Chapter 6: Simulation 

Chapter 7: Markov Chain Monte Carlo

Chapter 8: More MCMC

Chapter 9: The Bootstrap

Grades: There will be a small number of homeworks on background material (Markov chains and so forth) worth 10% plus a term test on

basic material (Markov chains and so forth) 25% (on June 26th). There won't be a final exam  but each student must make a presentation. 

The presentation will be on one of the following:

1) Antithetic sampling 6.3.2 - May 27

2) Control variates 6.3.3 - June 3

3) Rao-Blackwellization 6.3.4 June 10

4) Importance Sampling 6.2 - simulation of random variables June 17

5) Importance Sampling 6.3 -network simulation July 1

6) Perfect sampling July 8

7) Perfect sampling II July 15

The presenter will consult with the professor at least two weeks before the presentation. The student will present the material in class together with a written report in pdf format which will attached to this page one week before the presentation.  The student will illustrate the algorithm by solving a practical problem. The solution must be implemented in S+ (from the web if possible). The software and instructions are part of the report.  

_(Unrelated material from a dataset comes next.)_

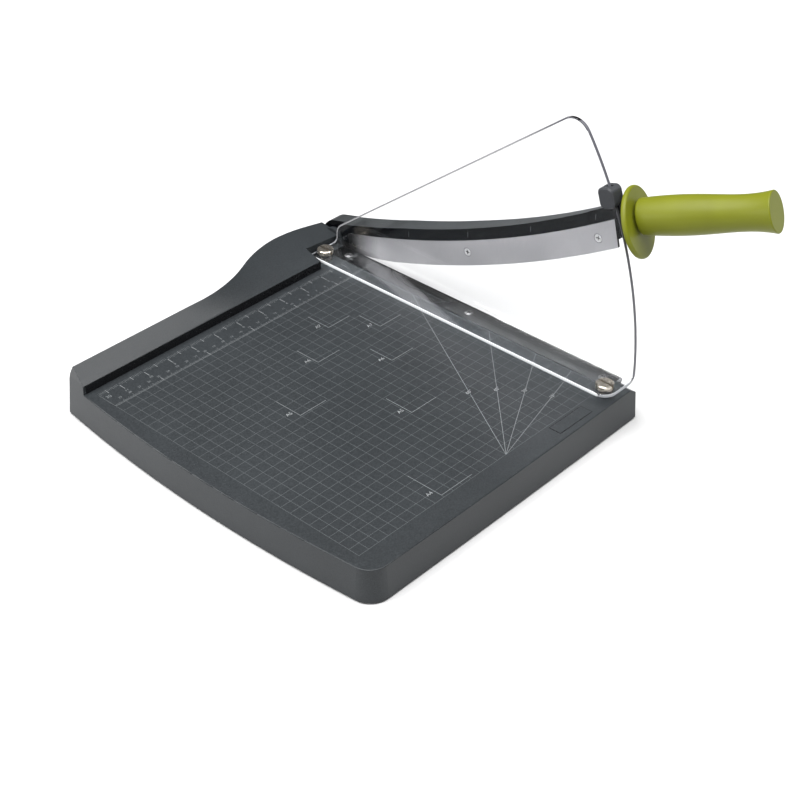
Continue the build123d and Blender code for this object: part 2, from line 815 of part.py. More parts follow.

The student will also prepare 15 minute written quiz  everybody will write after the presentation.  The presenter will grade the quiz from 1 to 10  and return the grades to the professor.
The presenter will also prepare a homework problem to be solved using the algorithm and software presented. Each student will turn this in for grading one week later. The presenter will provide a solution to the homework problem. The professor will post the solution to the quiz and the homework and grade each homework from 1 to 10.  The quiz grades will count for 5%. The presentation homework grades will count for 15%. The quiz and the homework problem should be cleared with the professor two weeks before the presentation.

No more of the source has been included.